The letter to Gratian was written in the summer of 376. Symmachus' cheerleading of the new regime (see here and here and here) had been recognized by the court, and he had been chosen for the task of reading to the senate an imperial letter which announced the execution of the hated praetorian prefect of Gaul, Maximinus.
The letter is addressed to Gratian specifically, but at times breaks into the second person plural, not only because it is conventional when there are multiple emperors to do this, but also because Gratian was the guardian of his young half-brother, Valentinian II, who had been proclaimed dubiously shortly after his father's death, and reluctantly recognized by the senior emperor, Valens, and Gratian.
To Gratian Augustus
I know that it arose through the love of which you generally judge leading men worthy, that I was employed as the reader of your sacred oration. But when I think that that speech in every way outshone whatever other rescripts that the senate has heard up to this point, I think that I too am esteemed higher than the rest; after all, for great affairs, as for great comedies, selected actors are placed on stage. In reciting plays the same honour didn’t belong to Publilius Pellio as Ambivius, nor did equal fame befall Aesop and Roscius. 2. Therefore, most excellent emperors, I embrace as offered by the divine what you planned so well for me. Your praise, lord Gratian, is my duty, since you are so spirited that when you bring healing to the republic you summon the help of my voice: for you have reduced public disorders into tranquility. It scarcely stood in your way that we all lay prone - such a great crime had the men who possessed the highest positions through wicked means unsheathed. 3. That Maximinus, savage because of his favourable fortunes, the trampler of judgments, unable to end feuds, ready to enter them, has expiated with capital punishment for everybody’s tears. Now this shines through for mankind: the senate holds its ancient rights; it is permitted to live, it is no regret to have been born, and all things look to safety; danger comes to none from poverty; the republic has restored itself to antiquity, spirits have changed from shadow into pleasant daylight, after you gave encouragement to virtue. 4. We see care taken with equal vigilance so that the corn supply is brought in to sate the city more generously, a general cleansing boils away the wickedness of money-coiners, the assessor does not tip the scales to increase the gold from the provincials, a thousand other things -- if I wished to continue about them, I’d be caught out as having consideration for your glory but none for my own incapacity.
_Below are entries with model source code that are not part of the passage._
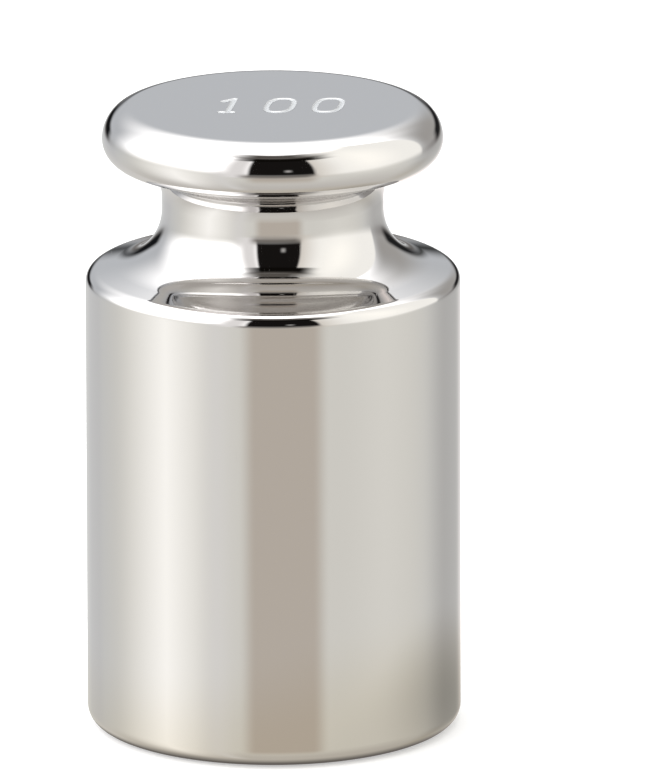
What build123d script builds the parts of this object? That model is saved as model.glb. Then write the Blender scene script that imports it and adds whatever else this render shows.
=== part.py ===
"""A 100 g cylindrical weight with a knob, turned from one bar of steel.

The weight is one solid of revolution about the Z axis, standing on its flat base at z = 0.
Going up its outline there are five stretches, and each one sets the next:

    base edge    a rounded edge between the flat base and the wall
    wall         the straight cylinder, which drops into the round well of a weight box
    shoulder     a small rounded rim, a narrow sloping ring and a wide hollow curve that rises
                 into the neck
    neck         a short straight stem, the groove that tweezers or a lifting fork hold
    knob         a hollow quarter curve, a nearly level underside, a rounded rim, a fuller curve
                 above it and a flat top

Lengths are in millimetres.
"""

import os
from math import cos, radians, sin

from build123d import *

# The three diameters that a chart of cylindrical weights gives for 100 g
body_diameter = 22.0
knob_diameter = 20.0
neck_diameter = 13.0

# The height with its flat base on the table
total_height = 37.2

# The height of the neck's lower end, where the shoulder's hollow curve becomes the straight stem
stem_foot = 31.1

# Roundings of the body
base_edge_radius = 1.0  # between the base and the wall
rim_radius = 0.8  # where the wall turns into the shoulder
shoulder_fall = 12.0  # degrees that the narrow ring falls from the hollow curve out to the rim
neck_fillet_radius = 3.5  # hollow curve between the shoulder and the neck

# Roundings of the knob, from the neck up to the flat top
throat_radius = 2.0  # hollow curve between the neck and the knob's underside
underside_slope = 2.0  # degrees that the underside climbs from level as it leaves the throat
under_rim_radius = 1.48  # below the widest line of the knob
over_rim_radius = 2.0  # above the widest line
over_rim_turn = 45.0  # degrees the curve above the widest line turns before the tighter one
top_edge_radius = 1.6  # tighter curve that ends level, at the flat top

body_r = body_diameter / 2
knob_r = knob_diameter / 2
neck_r = neck_diameter / 2

# The curve above the widest line: two arcs that meet with the same slope
turn = radians(over_rim_turn)
knob_crown = over_rim_radius * sin(turn) + top_edge_radius * (1 - sin(turn))
widest_z = total_height - knob_crown
over_rim_centre = (knob_r - over_rim_radius, widest_z)
meet = (
    over_rim_centre[0] + over_rim_radius * cos(turn),
    over_rim_centre[1] + over_rim_radius * sin(turn),
)
top_edge_centre = (meet[0] - top_edge_radius * cos(turn), meet[1] - top_edge_radius * sin(turn))
top_flat_r = top_edge_centre[0]

# The curve below the widest line turns until its surface has the underside's slope
slope = radians(underside_slope)
under_rim_centre = (knob_r - under_rim_radius, widest_z)
under_rim_end = (
    under_rim_centre[0] + under_rim_radius * sin(slope),
    under_rim_centre[1] - under_rim_radius * cos(slope),
)

# The straight slope runs from there to where the throat's hollow curve takes over
throat_start_r = neck_r + throat_radius * (1 - sin(slope))
run = (under_rim_end[0] - throat_start_r) / cos(slope)
throat_start = (throat_start_r, under_rim_end[1] - run * sin(slope))
throat_centre = (neck_r + throat_radius, throat_start[1] - throat_radius * cos(slope))

# The shoulder: the hollow curve and the rim's curve both end at the slope of the narrow ring
fall = radians(shoulder_fall)
hollow_centre = (neck_r + neck_fillet_radius, stem_foot)
ring_top = (
    hollow_centre[0] - neck_fillet_radius * sin(fall),
    hollow_centre[1] - neck_fillet_radius * cos(fall),
)
ring_foot_r = body_r - rim_radius + rim_radius * sin(fall)
ring_width = ring_foot_r - ring_top[0]
ring_foot = (ring_foot_r, ring_top[1] - ring_width * sin(fall) / cos(fall))
rim_centre = (body_r - rim_radius, ring_foot[1] - rim_radius * cos(fall))

with BuildPart() as weight:
    with BuildSketch(Plane.XZ):
        with BuildLine():
            # Flat base and its rounded edge
            Line((0, 0), (body_r - base_edge_radius, 0))
            CenterArc((body_r - base_edge_radius, base_edge_radius), base_edge_radius, -90, 90)
            # Straight wall, rim and narrow sloping ring
            Line((body_r, base_edge_radius), (body_r, rim_centre[1]))
            CenterArc(rim_centre, rim_radius, 0, 90 - shoulder_fall)
            Line(ring_foot, ring_top)
            # Wide hollow curve into the neck, then the stem
            CenterArc(hollow_centre, neck_fillet_radius, -90 - shoulder_fall, shoulder_fall - 90)
            Line((neck_r, stem_foot), (neck_r, throat_centre[1]))
            # Underside of the knob
            CenterArc(throat_centre, throat_radius, 180, -(90 - underside_slope))
            Line(throat_start, under_rim_end)
            CenterArc(under_rim_centre, under_rim_radius, -(90 - underside_slope),
                      90 - underside_slope)
            # Upper side of the knob and the flat top
            CenterArc(over_rim_centre, over_rim_radius, 0, over_rim_turn)
            CenterArc(top_edge_centre, top_edge_radius, over_rim_turn, 90 - over_rim_turn)
            Line((top_flat_r, total_height), (0, total_height))
            Line((0, total_height), (0, 0))
        make_face()
    revolve(axis=Axis.Z)

weight.part.label = "weight"

print("volume", round(weight.part.volume / 1000, 3), "cm3")
print("density for 100 g", round(100 / (weight.part.volume / 1000), 3), "g/cm3")
print("wall", base_edge_radius, "to", round(rim_centre[1], 3))
print("ring width", round(ring_width, 3), "heights", round(ring_foot[1], 3), round(ring_top[1], 3))
print("neck", stem_foot, "to", round(throat_centre[1], 3))
print("underside", round(throat_start[1], 3), "to", round(under_rim_end[1], 3), "run", round(run, 3))
print("widest", round(widest_z, 3), "top flat radius", round(top_flat_r, 3))

os.makedirs("parts", exist_ok=True)
export_step(weight.part, "parts/weight.step")
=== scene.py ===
# %% [markdown]
# # A 100 gram balance weight, mirror polished
#
# The real object is one piece of stainless steel, turned on a lathe and then polished on a
# buffing wheel until it shines like chrome. It has no joints, no seams and no coating. Three
# things make it look real, and this lesson takes them in turn: a smooth turned surface, three
# digits cut into its top, and a studio for the steel to reflect.

# %% The fixed frame
import math

import bpy
import numpy as np
from mathutils import Matrix, Vector


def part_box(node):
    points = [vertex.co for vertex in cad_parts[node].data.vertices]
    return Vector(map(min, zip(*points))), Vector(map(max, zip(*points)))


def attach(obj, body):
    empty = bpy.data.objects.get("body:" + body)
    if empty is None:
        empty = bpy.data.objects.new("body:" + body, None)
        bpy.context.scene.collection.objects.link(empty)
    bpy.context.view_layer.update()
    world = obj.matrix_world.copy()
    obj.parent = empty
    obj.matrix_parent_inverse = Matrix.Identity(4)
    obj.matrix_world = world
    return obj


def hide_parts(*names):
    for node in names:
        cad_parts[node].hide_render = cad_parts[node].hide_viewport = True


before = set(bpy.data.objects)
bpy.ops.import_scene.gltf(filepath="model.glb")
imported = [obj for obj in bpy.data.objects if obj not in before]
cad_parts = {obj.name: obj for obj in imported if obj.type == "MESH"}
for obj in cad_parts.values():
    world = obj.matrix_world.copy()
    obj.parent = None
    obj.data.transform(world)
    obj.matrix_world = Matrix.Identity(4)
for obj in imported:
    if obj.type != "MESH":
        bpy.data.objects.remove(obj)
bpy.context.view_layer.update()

# %% [markdown]
# ## The camera
#
# A small shiny thing is shot from far away with a long lens, so that its sides stay parallel
# and the camera's own dark reflection stays narrow. The camera stands 1.2 m away and looks
# down 15 degrees. It aims a little to the right of the weight and above its middle, which
# puts the weight left of the centre of the picture. An empty that the camera tracks would do
# the same; working the turn out from two points keeps it in one place.

# %% Camera
IMAGE_HEIGHT = 783  # the picture's long side, in pixels
SENSOR = 0.036  # the long side of the sensor, in metres
PIXELS_PER_RADIAN = 20425.5  # how large the weight is drawn
DISTANCE = 1.2  # from the camera to the middle of the weight, in metres
AIM_RIGHT, AIM_UP = 0.0033, 0.001244  # how far past that middle it aims, in metres
ROLL = math.radians(-0.13)  # the camera is hardly ever quite level
look_down = math.radians(15.298)
middle = Vector((0, 0, 0.01859))
outward = Vector((0, -math.cos(look_down), math.sin(look_down)))
upward = Vector((0, math.sin(look_down), math.cos(look_down)))

camera_data = bpy.data.cameras.new("camera")
camera_data.sensor_width = SENSOR * 1000
camera_data.lens = PIXELS_PER_RADIAN * SENSOR * 1000 / IMAGE_HEIGHT
camera = bpy.data.objects.new("camera", camera_data)
bpy.context.scene.collection.objects.link(camera)
camera.location = middle + outward * DISTANCE
aim = middle + Vector((1, 0, 0)) * AIM_RIGHT + upward * AIM_UP
turned = (aim - camera.location).to_track_quat("-Z", "Y").to_matrix()
camera.rotation_euler = (turned @ Matrix.Rotation(ROLL, 3, "Z")).to_euler()
bpy.context.scene.camera = camera
bpy.context.scene.view_settings.view_transform = "Standard"
print("lens, mm:", round(camera_data.lens, 1))

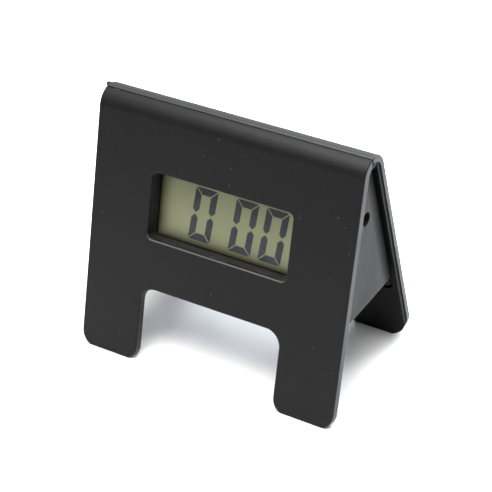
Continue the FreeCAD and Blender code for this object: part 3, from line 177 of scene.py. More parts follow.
# %% The lamps
def softbox(name, place, aim, size, power, colour):
    """A square lamp of the given size, turned from its place towards its aim."""
    lamp = bpy.data.lights.new(name, "AREA")
    lamp.shape = "SQUARE"
    lamp.size = size
    lamp.energy = power
    lamp.color = colour
    holder = bpy.data.objects.new(name, lamp)
    bpy.context.scene.collection.objects.link(holder)
    holder.location = place
    holder.rotation_euler = (Vector(aim) - Vector(place)).to_track_quat("-Z", "Y").to_euler()
    return holder


LAMPS = [
    softbox("rear_lamp", (0.12, 0.55, 0.45), (0.0, 0.10, 0.0), 0.55, 7.2, (0.85, 0.91, 1.0)),
    softbox("top_lamp", (0.02, -0.03, 0.50), (0.0, 0.0, 0.0), 0.42, 6.8, (1.0, 0.99, 0.98)),
    softbox("right_lamp", (0.60, 0.05, 0.22), (0.0, 0.0, 0.04), 0.35, 0.48, (1.0, 1.0, 1.0)),
    softbox("front_lamp", (-0.12, -0.26, 0.46), (0.0, -0.02, 0.0), 0.30, 1.0, (1.0, 1.0, 1.0)),
]
print("lamps:", [lamp.name for lamp in LAMPS])

# %% The room
ROOM_COLOUR = (0.96, 0.98, 1.0, 1.0)
ROOM_IN_FRONT = 0.10
ROOM_BEHIND = 0.95
ROOM_BLEND = 0.6


def room_light():
    """A pale room, brighter behind the clock than in front of it."""
    world = bpy.data.worlds.new("room")
    world.use_nodes = True
    tree = world.node_tree
    background = tree.nodes["Background"]
    where = tree.nodes.new("ShaderNodeTexCoord")
    parts = tree.nodes.new("ShaderNodeSeparateXYZ")
    shade = tree.nodes.new("ShaderNodeMapRange")
    shade.inputs["From Min"].default_value = -ROOM_BLEND
    shade.inputs["From Max"].default_value = ROOM_BLEND
    shade.inputs["To Min"].default_value = ROOM_IN_FRONT
    shade.inputs["To Max"].default_value = ROOM_BEHIND
    tree.links.new(where.outputs["Generated"], parts.inputs[0])
    tree.links.new(parts.outputs["Y"], shade.inputs["Value"])
    tree.links.new(shade.outputs["Result"], background.inputs["Strength"])
    background.inputs["Color"].default_value = ROOM_COLOUR
    bpy.context.scene.world = world


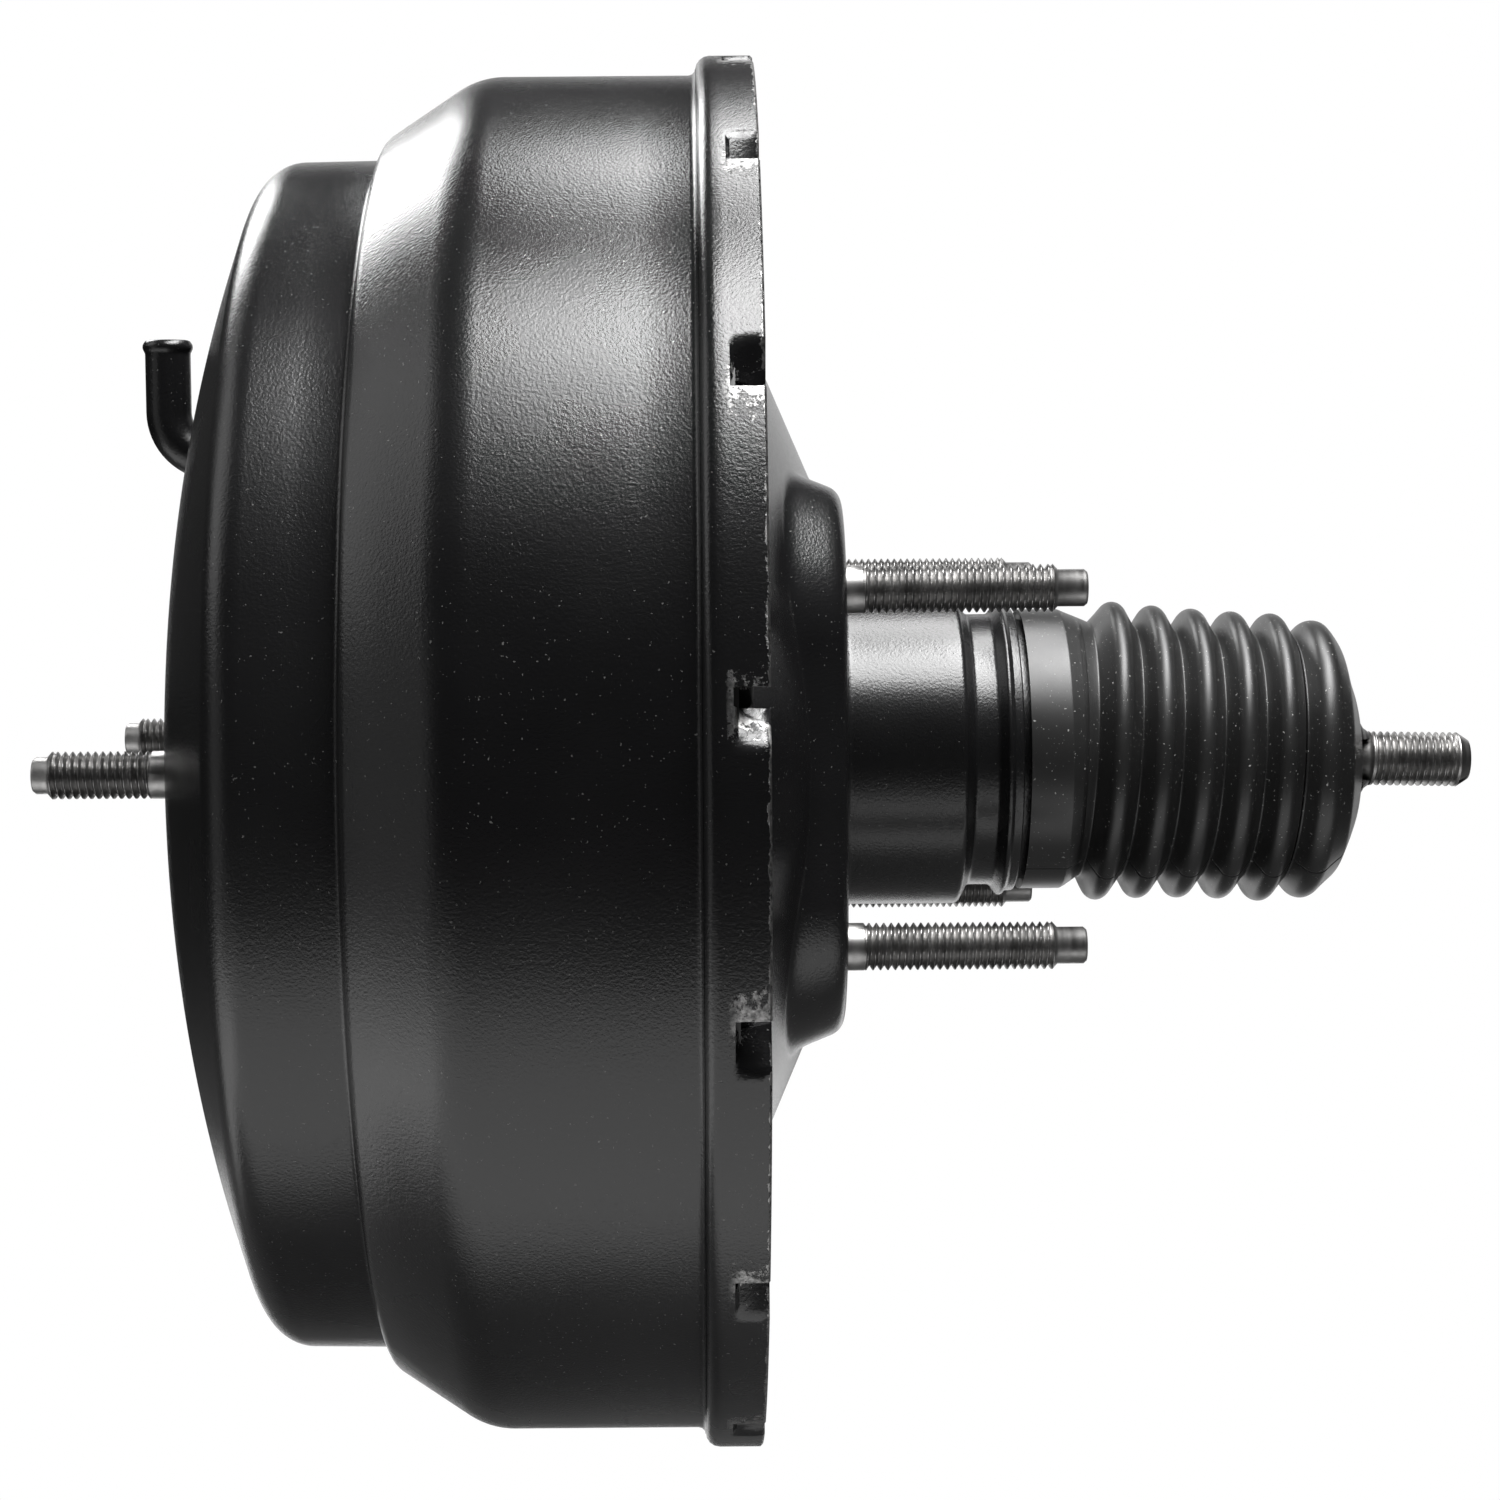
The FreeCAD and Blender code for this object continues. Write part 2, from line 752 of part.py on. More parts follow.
def neck_parts():
    bore = "tube_radius + running_gap"
    outer = "neck_radius - shell_wall"
    guide_end = "neck_guide_place + neck_guide_width"
    seal_end = f"{guide_end} + neck_seal_width"
    ring("neck_guide", "neck_guide_place", guide_end, bore, outer)
    turned(
        "neck_seal",
        [
            (guide_end, bore),
            (guide_end, outer),
            (seal_end, outer),
            (seal_end, f"{bore} + rubber_wall * 1.6"),
            (f"{guide_end} + neck_seal_width / 3", f"{bore} + rubber_wall"),
            (f"{seal_end} - rubber_wall / 2", bore),
        ],
    )
    ring("neck_seal_retainer", seal_end, f"{seal_end} + neck_retainer_width", f"{bore} + rubber_wall", outer)


def divider_seals():
    face = "-divider_face + body_gap"
    middle = f"{face} + divider_seal_width"
    bore = "hub_radius + running_gap"
    turned(
        "divider_seal",
        [
            (face, bore),
            (face, "divider_collar_radius"),
            (middle, "divider_collar_radius"),
            (middle, bore),
            (f"{middle} - divider_seal_width / 3", bore),
            (f"{middle} - divider_seal_width / 2", f"{bore} + rubber_wall / 2"),
            (f"{face} + divider_seal_width / 4", bore),
        ],
    )
    ring("divider_bush", middle, "-divider_face + divider_collar_length", bore, "divider_collar_radius")


# Divider: a deep dish held in the rim, its collar carrying the centre seal

def divider():
    return pressed(
        "divider",
        [
            ("-divider_flange_face - divider_wall", "rear_rim_radius"),
            ("-divider_flange_face - divider_wall", "large_radius - shell_wall - divider_gap", "shell_wall * 1.5"),
            (
                "-step_face + cone_length + divider_wall * 0.7",
                "large_radius - shell_wall - divider_gap",
                "large_bend - shell_wall",
            ),
            ("-divider_front", "shoulder_radius - divider_gap", "shell_wall"),
            ("-divider_front", "divider_ledge_radius", "divider_wall * 2"),
            ("-divider_face", "divider_face_radius", "divider_wall * 2"),
            ("-divider_face", "divider_collar_radius", "divider_wall * 2"),
            ("-divider_face + divider_collar_length", "divider_collar_radius"),
        ],
        "divider_wall",
        1,
    )


# Diaphragm plates, each with a lip, a ridge and a hub

def ridge(face, radius):
    half = "ridge_half_width"
    raised = f"{face} - ridge_rise"
    return [
        (face, f"{radius} + {half}", "plate_wall"),
        (raised, f"{radius} + {half} - ridge_rise * 1.5", "plate_wall"),
        (raised, f"{radius} - {half} + ridge_rise * 1.5", "plate_wall"),
        (face, f"{radius} - {half}", "plate_wall"),
    ]


def front_diaphragm_plate():
    face = "-front_plate_face"
    corners = [
        (f"{face} - front_plate_lip", "front_plate_rim"),
        (face, "front_plate_rim", "plate_wall * 1.8"),
        *ridge(face, "front_ridge_radius"),
        (face, "spigot_radius + running_gap"),
    ]
    return pressed("front_diaphragm_plate", corners, "plate_wall", -1)


def rear_diaphragm_plate():
    face = "-rear_plate_face"
    corners = [
        (f"{face} - rear_plate_lip", "rear_plate_rim"),
        (face, "rear_plate_rim", "plate_wall * 1.8"),
        *ridge(face, "rear_ridge_radius"),
        (face, "rear_plate_cone_radius", "plate_wall * 3"),
        ("-rear_plate_hub_face", "rear_plate_hub_radius", "plate_wall * 3"),
        ("-rear_plate_hub_face", "tube_radius + running_gap"),
    ]
    return pressed("rear_diaphragm_plate", corners, "plate_wall", -1)


# Rolling diaphragms, moulded with a bead that the shells trap

def front_diaphragm():
    bead_front = "-step_face + shell_wall + body_gap"
    bead_back = "-divider_front - body_gap"
    front = "-front_plate_face + body_gap"
    back = f"{front} + rubber_wall"
    ledge = "divider_ledge_radius - web_gap"
    bore = "hub_radius + running_gap"
    return turned(
        "front_diaphragm",
        [
            (bead_front, f"{ledge} - rubber_wall"),
            (bead_front, "shoulder_radius - shell_wall"),
            (bead_back, "shoulder_radius - shell_wall"),
            (bead_back, ledge),
            (back, "divider_face_radius - web_gap", "rubber_wall * 1.4"),
            (back, bore),
            (front, bore),
            (front, "divider_face_radius - web_gap - rubber_wall"),
        ],
    )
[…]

For no prudent man corrupts oracles with mere human words
5. Therefore, may your divine mind, young Augustus, the glory of the Roman name, be carried in the chariot of its own eloquence. In offering thanks we abase ourselves in humble fashion, better suited to the comic slipper than the tragic buskin, now that rhetorical flair has begun to be a possession of empire: for, as I know, you have given a hospitable place in your palace to the Muses. May this turn out well for you [both] and for your piety, since you have no memory of haughtiness or indolence, those faults of loftier fortune. When you are well, it brings adequate health to me. The good fortune besought in public prayers will ensure for your clemency that the opportunity of advancing your plans will prove as great as the pleasure in describing them. Farewell.